The Road Safety Bill, expected to become law in April, will ban gadgets that can detect whether a police camera or speed gun is in use. Crucially, though, the legislation won't stop drivers using devices using GPS technology or other databasestthat identify the position of a speed trap or a mobile police camera unit
This information is already available through a number of organisations. For the law-abiding motorist this means that he or she will still be able to fit a device to a vehicle that will tell where a camera is located, but won't be able to operate technology that tells them which ones are non-functioning.
Andrew Howard, the head of road safety at the AA Motoring Trust, says this is a sensible compromise that will stop drivers speeding with impunity in areas that are policed by the ubiquitous yellow boxes. He says: "We have always been concerned about radar detectors because it means someone can drive around a housing estate at 30 mph when they know the cameras are working and then race off at 50 mph when they discover they are switched off."

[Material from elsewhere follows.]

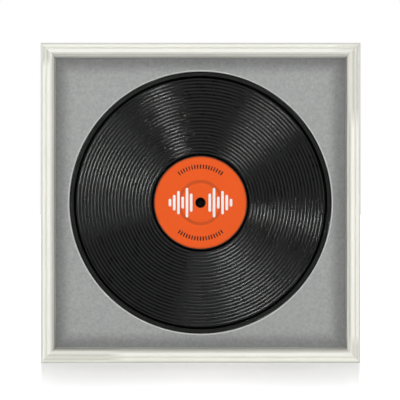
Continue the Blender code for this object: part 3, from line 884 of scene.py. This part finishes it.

This is a view shared by the Parliamentary Advisory Council for Transport Safety. Its executive director, Robert Gifford, says: "Competent drivers should not need a camera detector. They should be thinking all the time about the driving task, not allowing themselves to be distracted by technology that is of limited benefit and soon to become illegal."
But the proposed ban on radar detectors is not good news for the thousands of motorists who have each paid hundreds of pounds for the state-of-the-art equipment. The Government has no plans to compensate them for the estimated millions of pounds that they will have spent. Even so, the legislation won't come into force until 2006, and so recent purchasers will still get at least a year's worth of use out of their detectors.
There are also scientific advances that may soon make radar detection technology obsolete. A new police device being tested in America doesn't emit any energy and therefore is "invisible" to the conventional detectors. The video camera inside the box is linked to a computer that compares the speed of a car to a motionless target - such as a tree by the side of the road.
Expect these new devices to be appearing in a yellow box on a British roadside very near you very soon.